Illegal, Unreported, and Unregulated Fishing (IUUF) masih terus menjadi ancaman besar bagi sektor kelautan dan perikanan Indonesia. Jika merujuk kepada jurnal yang dikeluarkan oleh Universitas Gadjah Mada1 dampak praktik IUUF telah mengakibatkan terganggunya pengelolaan pemanfaatan perikanan yang berkelanjutan dan menimbulkan kerugian ekonomi bagi banyak negara berkembang dan juga dapat menyebabkan: (1) penurunan tangkapan yang berakhir pada kelangkaan ikan; (2) menyebabkan menurunnya stok sumber daya ikan, dan; (3) hilangnya kesempatan 

sosial dan ekonomi nelayan yang beroperasi secara legal. Pembiaran terhadap praktik IUU fishing berujung terhadap terancamnya pengelolaan perikanan yang berkelanjutan. FAO2 mencatat angka kerugian yang dialami oleh Indonesia setiap tahunnya diperkirakan sebesar USD3,125 juta atau Rp30 triliun. 

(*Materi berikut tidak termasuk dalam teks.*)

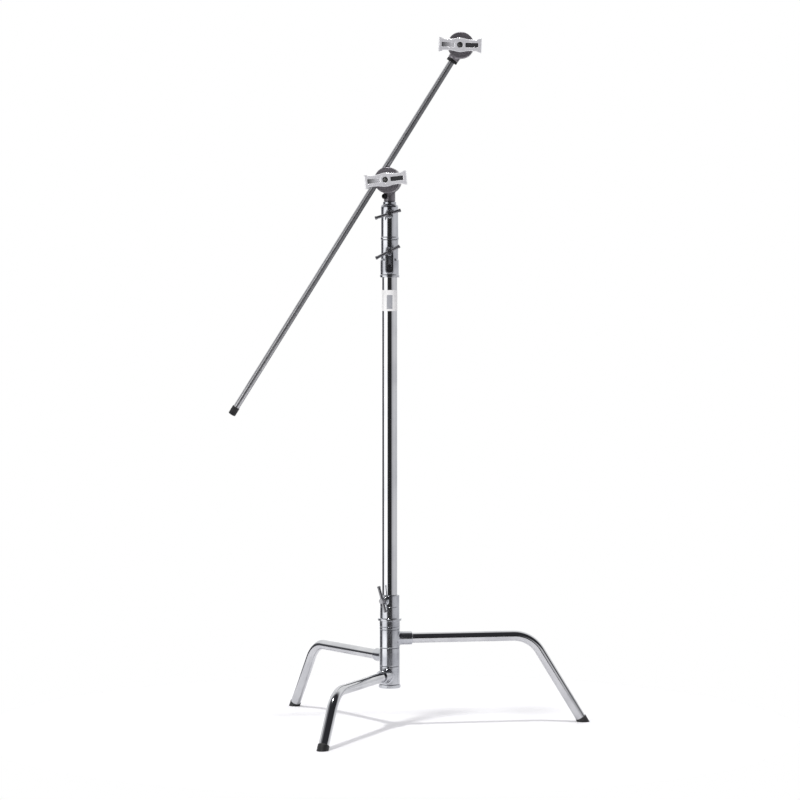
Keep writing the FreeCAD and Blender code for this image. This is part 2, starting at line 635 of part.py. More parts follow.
def head_body(name, node, stem_end, placement, screw_turn=None):
    """Casting with a round back disc and a socketed stem, and the bolt hole through both."""
    disc = turned(name + "_disc", (
        ("0", "disc_back"), ("jaw_od - 4", "disc_back"), ("jaw_od", "disc_back + 2"),
        ("jaw_od", "disc_front - 0.6"), ("jaw_od - 1.2", "disc_front"), ("0", "disc_front")))
    stem_foot = ("0", "-(%s)" % stem_end, "0")
    stem = cylinder(name + "_stem", "stem_od", "%s + stem_high" % stem_end, stem_foot, BACK)
    seat = cylinder(name + "_bolt_seat", "bolt_seat_od", "stem_od / 2",
                    ("0", "0", "-stem_od / 2 - bolt_seat_rise"))
    socket = cylinder(name + "_socket", "pin_od + slide_play", "%s - stem_bore_end" % stem_end,
                      stem_foot, BACK)
    bolt_hole = cylinder(name + "_bolt_hole", "bolt_od + 0.1", "stem_od * 3", ("0", "0", "-stem_od"))
    tools = [socket, bolt_hole]
    if screw_turn is not None:
        side = radial(90 + screw_turn)
        drill = cylinder(name + "_screw_hole", "pin_screw_od + 0.12", "stem_od",
                         ("0", "-pin_screw_drop", "0"), FreeCAD.Vector(-side.x, 0, side.y))
        tools.append(drill)
    subpart(cut(name + "_body", fuse(name + "_blank", disc, stem, seat), *tools), node, placement)


def clamp_bolt(name, node, placement):
    """Hexagon-headed bolt from behind the stem to inside the tee handle."""
    back = "-stem_od / 2 - bolt_seat_rise"
    shank = cylinder(name + "_shank", "bolt_od", "bolt_end - (%s)" % back, ("0", "0", back))
    hexagon = doc.addObject("Part::Prism", name + "_hexagon")
    bind(hexagon, Circumradius="bolt_head_radius", Height="bolt_head_thickness")
    place(hexagon, ("0", "0", back + " - bolt_head_thickness"))
    subpart(fuse(name, shank, hexagon), node, placement)


def jaw(name, node, outer, placement):
    """Round jaw with four rod grooves across the face that looks at the other jaw.

    The outer jaw is in front of the rod and the inner one behind it. The grooves make a square
    round the bolt: 5/8 and 1/2 inch opposite, 3/8 and 1/4 inch opposite.
    """
    hole = "bolt_od + 0.16"
    if outer:
        face = "rod_place + jaw_gap / 2"
        back = face + " + jaw_thickness"
        section = (
            (hole, face), ("jaw_od - 1.6", face), ("jaw_od", face + " + 0.8"),
            ("jaw_od", back + " - 3"), ("jaw_od - 6", back), (hole, back))
    else:
        face = "rod_place - jaw_gap / 2"
        back = face + " - jaw_thickness"
        section = (
            (hole, back), ("jaw_od - 1.6", back), ("jaw_od", back + " + 0.8"),
            ("jaw_od", face + " - 0.8"), ("jaw_od - 1.6", face), (hole, face))
    blank = turned(name + "_blank", section)
    reach = "jaw_od * 2"
    groove_list = (
        ("_groove_wide", "groove_wide", ("-jaw_od", "rod_offset", "rod_place"), SIDE),
        ("_groove_half", "groove_half", ("-jaw_od", "-rod_offset", "rod_place"), SIDE),
        ("_groove_third", "groove_third", ("rod_offset", "-jaw_od", "rod_place"), BACK),
        ("_groove_small", "groove_small", ("-rod_offset", "-jaw_od", "rod_place"), BACK))
    grooves = [cylinder(name + label, across, reach, base, axis)
               for label, across, base, axis in groove_list]
    subpart(cut(name, blank, *grooves), node, placement)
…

Salah satu modus operandi yang ditemukan marak terjadi di perairan Indonesia terkait IUUF adalah mark down ukuran kapal gross tonnage (GT). Mark down ukuran GT kapal dapat didefinisikan sebagai praktik menurunkan ukuran GT kapal penangkapan ikan yang dilaporkan dalam dokumen, dimana data dokumen tidak sesuai dengan kondisi fisik (ukuran panjang, lebar dan dalam) kapal sebenarnya. Hal ini kerap terjadi didasari oleh kemudahan perizinan, penghindaran pajak yang jika merujuk pada Peraturan Menteri Kelautan dan Perikanan Republik Indonesia Nomor 38/PERMEN-KP/2015 Tentang Tata Cara Pemungutan Penerimaan Negara Bukan Pajak pada Kementerian Kelautan dan Perikanan yang Berasal dari Pungutan Perikanan3 yang salah satunya berbentuk Pungutan Hasil Perikanan (PHP) dengan persentase besaran tarif pajak yang wajib dibayarkan per kategori ukuran kapal adalah 5% untuk kapal kecil (30–60 GT), 10% untuk kapal sedang (> 60–200 GT), dan 25% untuk kapal besar (> 200 GT), serta yang terakhir adalah masih lemahnya pengawasan di lapangan terhadap praktik ini. 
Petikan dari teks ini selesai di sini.